§ **RECORDED DATA**:
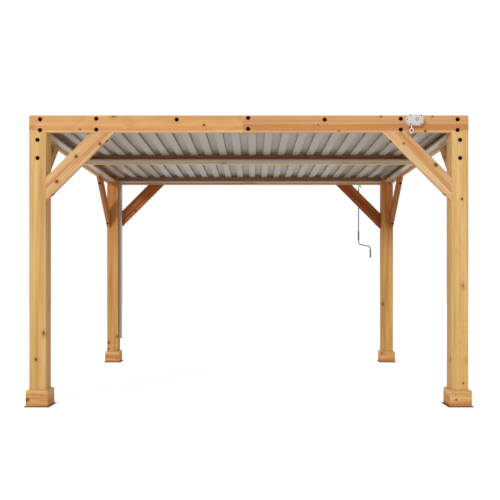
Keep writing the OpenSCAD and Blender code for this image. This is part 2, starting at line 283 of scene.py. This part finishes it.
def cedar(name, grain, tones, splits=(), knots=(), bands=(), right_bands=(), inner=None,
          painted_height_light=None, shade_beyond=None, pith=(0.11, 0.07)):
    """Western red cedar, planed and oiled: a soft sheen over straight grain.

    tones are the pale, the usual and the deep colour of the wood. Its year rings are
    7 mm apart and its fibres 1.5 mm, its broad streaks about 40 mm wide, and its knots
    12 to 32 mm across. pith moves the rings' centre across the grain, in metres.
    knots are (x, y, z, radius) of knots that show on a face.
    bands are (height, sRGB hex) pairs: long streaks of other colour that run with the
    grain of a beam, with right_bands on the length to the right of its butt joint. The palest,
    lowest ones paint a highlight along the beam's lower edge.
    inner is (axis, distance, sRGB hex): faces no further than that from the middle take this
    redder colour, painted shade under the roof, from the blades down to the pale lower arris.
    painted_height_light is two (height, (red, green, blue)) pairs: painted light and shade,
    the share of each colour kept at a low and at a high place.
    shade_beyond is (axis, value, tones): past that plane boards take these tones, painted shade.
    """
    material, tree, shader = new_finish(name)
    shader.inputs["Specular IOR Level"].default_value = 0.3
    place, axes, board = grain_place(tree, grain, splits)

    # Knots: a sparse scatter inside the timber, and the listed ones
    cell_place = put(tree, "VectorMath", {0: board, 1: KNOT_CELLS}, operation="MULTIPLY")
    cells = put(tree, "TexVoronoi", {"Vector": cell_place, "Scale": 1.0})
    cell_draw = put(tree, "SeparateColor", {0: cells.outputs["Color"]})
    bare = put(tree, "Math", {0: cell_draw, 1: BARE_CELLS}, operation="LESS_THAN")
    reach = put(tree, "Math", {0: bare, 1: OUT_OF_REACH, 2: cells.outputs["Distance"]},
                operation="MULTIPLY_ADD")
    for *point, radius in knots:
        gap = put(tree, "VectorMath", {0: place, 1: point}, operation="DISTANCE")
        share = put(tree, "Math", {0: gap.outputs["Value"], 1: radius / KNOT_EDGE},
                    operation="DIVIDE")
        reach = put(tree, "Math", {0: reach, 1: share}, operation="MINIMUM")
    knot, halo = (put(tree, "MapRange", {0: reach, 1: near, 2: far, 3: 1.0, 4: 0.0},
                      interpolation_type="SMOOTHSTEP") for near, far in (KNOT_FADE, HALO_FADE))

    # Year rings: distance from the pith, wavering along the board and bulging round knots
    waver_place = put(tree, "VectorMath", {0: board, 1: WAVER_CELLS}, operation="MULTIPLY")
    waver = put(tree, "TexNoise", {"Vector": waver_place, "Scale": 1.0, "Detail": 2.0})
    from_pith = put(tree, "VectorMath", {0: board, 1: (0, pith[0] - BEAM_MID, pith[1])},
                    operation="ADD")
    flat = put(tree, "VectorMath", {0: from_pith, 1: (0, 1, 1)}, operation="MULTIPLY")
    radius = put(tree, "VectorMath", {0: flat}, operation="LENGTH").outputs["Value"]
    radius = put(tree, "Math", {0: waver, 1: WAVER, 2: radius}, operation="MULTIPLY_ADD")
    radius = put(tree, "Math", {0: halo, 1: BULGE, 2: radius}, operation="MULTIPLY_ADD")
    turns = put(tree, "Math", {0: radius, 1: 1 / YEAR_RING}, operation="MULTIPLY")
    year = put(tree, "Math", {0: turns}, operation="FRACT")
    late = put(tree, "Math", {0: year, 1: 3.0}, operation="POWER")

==

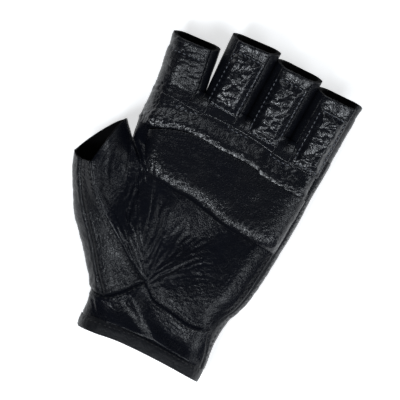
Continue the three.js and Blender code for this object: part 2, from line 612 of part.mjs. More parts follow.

---

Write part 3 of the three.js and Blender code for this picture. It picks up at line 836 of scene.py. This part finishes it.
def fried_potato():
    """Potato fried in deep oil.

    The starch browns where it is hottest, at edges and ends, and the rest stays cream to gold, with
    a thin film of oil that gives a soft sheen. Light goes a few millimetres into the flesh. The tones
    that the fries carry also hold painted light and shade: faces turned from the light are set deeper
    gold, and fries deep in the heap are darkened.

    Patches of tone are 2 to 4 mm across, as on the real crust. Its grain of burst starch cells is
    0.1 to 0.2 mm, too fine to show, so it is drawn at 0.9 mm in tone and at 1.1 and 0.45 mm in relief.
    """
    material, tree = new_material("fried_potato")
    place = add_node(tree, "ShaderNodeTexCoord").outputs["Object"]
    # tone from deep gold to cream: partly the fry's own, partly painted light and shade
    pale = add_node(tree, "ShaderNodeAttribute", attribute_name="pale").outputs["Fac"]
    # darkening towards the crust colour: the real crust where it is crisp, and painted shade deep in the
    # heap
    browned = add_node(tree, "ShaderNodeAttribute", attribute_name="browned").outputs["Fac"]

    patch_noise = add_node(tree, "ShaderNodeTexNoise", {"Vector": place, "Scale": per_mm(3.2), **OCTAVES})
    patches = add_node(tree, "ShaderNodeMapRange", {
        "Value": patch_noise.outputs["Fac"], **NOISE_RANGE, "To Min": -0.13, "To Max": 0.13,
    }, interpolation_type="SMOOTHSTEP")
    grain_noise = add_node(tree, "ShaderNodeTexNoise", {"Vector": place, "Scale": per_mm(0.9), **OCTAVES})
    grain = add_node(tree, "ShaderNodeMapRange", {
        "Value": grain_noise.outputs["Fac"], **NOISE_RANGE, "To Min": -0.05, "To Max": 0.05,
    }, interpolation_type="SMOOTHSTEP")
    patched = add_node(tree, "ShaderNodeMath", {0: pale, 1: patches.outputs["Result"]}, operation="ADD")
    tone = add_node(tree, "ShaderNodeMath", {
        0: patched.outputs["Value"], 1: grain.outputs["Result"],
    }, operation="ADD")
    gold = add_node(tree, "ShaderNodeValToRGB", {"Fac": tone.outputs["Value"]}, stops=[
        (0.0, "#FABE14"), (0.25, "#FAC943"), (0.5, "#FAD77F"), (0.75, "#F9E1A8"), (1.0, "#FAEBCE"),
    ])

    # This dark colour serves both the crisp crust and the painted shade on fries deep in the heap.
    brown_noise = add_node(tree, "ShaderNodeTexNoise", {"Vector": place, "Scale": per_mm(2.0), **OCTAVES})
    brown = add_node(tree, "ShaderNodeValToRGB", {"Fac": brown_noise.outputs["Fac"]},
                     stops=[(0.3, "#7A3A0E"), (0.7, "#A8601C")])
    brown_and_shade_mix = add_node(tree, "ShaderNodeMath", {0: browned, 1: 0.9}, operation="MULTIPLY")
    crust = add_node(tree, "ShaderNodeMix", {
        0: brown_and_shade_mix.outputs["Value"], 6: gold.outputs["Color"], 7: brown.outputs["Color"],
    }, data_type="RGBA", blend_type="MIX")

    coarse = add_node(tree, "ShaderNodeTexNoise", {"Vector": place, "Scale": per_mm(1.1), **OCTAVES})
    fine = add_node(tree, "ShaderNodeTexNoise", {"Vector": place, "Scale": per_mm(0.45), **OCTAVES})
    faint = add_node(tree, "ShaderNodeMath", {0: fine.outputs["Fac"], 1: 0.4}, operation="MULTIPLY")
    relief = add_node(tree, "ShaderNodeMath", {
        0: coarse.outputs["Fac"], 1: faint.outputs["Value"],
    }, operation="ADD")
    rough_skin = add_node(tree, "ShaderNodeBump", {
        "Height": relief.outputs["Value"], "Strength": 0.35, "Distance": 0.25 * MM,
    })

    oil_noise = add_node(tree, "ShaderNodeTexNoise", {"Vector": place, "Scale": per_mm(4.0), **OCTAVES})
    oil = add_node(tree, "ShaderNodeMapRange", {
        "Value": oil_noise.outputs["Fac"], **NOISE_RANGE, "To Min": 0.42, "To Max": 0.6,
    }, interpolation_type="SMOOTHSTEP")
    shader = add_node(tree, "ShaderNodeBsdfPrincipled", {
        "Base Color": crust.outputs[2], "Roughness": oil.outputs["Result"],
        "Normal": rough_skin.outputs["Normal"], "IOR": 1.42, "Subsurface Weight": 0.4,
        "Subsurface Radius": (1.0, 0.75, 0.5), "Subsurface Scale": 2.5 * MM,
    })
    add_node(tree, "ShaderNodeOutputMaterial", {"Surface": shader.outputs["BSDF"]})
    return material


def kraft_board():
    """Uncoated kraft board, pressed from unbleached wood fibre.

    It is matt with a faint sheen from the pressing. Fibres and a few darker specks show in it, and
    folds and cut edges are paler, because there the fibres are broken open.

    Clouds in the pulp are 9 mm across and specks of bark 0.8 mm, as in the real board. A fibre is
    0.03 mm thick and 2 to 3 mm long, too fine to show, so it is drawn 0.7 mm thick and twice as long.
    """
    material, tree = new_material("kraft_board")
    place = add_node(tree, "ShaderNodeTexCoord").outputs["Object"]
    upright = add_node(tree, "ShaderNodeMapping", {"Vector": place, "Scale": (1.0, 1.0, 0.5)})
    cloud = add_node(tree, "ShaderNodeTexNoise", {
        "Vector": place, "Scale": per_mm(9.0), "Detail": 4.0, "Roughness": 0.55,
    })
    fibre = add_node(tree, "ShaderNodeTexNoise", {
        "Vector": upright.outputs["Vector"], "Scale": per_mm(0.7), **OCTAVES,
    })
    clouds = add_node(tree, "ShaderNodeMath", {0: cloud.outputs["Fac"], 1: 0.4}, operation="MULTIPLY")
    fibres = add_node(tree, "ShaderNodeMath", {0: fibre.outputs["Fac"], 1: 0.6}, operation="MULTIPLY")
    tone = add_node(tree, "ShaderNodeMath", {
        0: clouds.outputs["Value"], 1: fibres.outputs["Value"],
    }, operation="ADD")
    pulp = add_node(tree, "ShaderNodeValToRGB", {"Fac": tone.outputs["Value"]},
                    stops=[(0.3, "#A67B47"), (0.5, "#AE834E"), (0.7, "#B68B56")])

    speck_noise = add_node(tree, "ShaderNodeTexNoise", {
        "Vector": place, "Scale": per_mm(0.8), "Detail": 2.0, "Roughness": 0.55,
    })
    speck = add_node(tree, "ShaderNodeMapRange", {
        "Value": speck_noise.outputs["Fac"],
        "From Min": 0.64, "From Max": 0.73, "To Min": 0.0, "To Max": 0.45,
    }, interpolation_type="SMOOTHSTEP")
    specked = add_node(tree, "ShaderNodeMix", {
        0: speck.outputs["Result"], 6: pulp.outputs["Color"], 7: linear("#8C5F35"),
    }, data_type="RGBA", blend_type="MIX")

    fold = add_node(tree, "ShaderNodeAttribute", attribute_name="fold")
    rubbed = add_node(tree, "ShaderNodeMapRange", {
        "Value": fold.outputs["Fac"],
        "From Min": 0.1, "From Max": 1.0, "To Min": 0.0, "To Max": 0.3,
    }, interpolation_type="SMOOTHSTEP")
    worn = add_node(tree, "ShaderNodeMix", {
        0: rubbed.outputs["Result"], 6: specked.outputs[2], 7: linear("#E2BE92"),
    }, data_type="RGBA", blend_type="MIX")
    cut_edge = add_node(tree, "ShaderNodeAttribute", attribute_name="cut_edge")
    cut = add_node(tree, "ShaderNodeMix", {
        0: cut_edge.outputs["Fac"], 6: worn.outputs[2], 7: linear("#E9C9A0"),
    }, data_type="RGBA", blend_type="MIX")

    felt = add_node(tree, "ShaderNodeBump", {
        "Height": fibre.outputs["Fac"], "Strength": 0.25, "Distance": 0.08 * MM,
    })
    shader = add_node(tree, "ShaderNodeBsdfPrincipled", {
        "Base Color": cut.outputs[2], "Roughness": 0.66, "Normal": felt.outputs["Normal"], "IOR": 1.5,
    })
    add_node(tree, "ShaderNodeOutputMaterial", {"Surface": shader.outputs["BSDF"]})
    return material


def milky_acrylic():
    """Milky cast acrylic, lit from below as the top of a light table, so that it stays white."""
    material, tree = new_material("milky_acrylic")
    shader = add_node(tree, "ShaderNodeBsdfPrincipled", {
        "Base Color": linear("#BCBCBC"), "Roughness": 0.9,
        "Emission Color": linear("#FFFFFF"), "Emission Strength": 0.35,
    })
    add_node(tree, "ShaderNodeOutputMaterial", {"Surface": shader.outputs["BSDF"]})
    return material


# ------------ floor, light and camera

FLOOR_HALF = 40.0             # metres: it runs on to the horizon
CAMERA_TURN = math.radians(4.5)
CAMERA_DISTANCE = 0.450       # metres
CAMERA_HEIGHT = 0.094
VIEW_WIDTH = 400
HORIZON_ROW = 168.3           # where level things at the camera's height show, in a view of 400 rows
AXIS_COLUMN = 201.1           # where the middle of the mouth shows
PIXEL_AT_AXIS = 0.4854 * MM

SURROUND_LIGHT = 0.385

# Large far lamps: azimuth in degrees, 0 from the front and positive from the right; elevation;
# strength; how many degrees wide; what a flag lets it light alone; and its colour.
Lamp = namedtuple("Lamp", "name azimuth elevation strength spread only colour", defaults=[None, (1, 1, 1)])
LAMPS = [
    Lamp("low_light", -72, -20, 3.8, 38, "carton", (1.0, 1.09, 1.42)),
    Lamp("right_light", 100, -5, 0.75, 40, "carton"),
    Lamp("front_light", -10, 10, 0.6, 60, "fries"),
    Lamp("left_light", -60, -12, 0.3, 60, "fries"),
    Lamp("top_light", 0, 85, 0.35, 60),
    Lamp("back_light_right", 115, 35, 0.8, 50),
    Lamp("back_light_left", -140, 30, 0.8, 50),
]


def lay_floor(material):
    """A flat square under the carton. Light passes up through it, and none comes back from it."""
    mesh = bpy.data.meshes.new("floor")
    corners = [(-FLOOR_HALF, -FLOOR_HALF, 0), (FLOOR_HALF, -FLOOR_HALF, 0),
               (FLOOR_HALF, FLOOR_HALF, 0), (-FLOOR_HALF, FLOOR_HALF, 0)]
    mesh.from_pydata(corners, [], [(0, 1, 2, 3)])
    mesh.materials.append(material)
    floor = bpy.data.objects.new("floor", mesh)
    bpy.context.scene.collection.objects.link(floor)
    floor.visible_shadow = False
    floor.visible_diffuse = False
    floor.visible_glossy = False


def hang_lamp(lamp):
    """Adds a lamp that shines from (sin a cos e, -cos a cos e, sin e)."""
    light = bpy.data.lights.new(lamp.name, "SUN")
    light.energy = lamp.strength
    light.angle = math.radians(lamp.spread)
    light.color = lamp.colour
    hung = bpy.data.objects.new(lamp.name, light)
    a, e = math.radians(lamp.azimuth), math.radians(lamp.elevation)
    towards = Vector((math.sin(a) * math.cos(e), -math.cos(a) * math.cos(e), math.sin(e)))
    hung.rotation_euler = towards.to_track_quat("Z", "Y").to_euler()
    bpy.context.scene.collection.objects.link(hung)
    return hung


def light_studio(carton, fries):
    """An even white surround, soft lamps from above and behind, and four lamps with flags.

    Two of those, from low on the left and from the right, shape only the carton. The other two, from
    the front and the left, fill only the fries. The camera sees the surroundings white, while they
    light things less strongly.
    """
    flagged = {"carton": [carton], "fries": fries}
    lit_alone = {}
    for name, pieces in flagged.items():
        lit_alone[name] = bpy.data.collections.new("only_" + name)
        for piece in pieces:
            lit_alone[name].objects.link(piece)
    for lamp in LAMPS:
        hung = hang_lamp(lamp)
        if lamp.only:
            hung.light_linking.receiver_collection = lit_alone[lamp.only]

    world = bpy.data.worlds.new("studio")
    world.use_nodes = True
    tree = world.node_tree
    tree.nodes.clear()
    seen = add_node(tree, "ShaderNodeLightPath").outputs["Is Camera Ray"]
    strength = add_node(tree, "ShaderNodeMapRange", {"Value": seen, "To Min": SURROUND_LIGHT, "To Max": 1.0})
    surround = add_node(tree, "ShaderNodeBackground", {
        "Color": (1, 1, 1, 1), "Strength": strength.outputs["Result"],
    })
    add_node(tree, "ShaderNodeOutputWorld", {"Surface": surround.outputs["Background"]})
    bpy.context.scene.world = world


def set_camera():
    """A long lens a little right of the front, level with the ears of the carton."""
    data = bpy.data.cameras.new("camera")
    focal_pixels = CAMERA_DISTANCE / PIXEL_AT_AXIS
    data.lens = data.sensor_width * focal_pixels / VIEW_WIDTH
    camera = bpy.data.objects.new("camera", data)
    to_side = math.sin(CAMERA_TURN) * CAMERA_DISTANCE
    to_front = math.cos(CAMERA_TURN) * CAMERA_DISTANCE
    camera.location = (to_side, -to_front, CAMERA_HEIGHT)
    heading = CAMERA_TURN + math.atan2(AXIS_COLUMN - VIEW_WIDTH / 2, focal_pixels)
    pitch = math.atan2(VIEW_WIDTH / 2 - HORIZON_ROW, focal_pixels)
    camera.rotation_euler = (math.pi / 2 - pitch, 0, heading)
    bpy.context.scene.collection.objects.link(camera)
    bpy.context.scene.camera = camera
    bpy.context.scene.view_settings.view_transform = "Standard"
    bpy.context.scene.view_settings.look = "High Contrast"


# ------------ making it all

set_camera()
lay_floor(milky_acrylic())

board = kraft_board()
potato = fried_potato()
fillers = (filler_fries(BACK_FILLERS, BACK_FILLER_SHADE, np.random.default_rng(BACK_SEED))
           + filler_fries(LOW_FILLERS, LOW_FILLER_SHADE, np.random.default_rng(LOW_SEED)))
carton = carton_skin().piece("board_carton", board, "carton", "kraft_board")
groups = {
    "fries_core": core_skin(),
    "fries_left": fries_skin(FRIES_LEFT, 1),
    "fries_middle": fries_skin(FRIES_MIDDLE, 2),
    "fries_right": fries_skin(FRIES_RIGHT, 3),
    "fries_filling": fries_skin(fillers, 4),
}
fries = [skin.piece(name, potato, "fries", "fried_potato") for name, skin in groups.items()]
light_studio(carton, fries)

§ **WHAT IS EXPECTED**:
Repeat exactly the lines from the one containing "Keep writing the" through the one containing "over straight grain.", both included, and nothing else.

§ **COMPLETE RESPONSE**:
Keep writing the OpenSCAD and Blender code for this image. This is part 2, starting at line 283 of scene.py. This part finishes it.
def cedar(name, grain, tones, splits=(), knots=(), bands=(), right_bands=(), inner=None,
          painted_height_light=None, shade_beyond=None, pith=(0.11, 0.07)):
    """Western red cedar, planed and oiled: a soft sheen over straight grain.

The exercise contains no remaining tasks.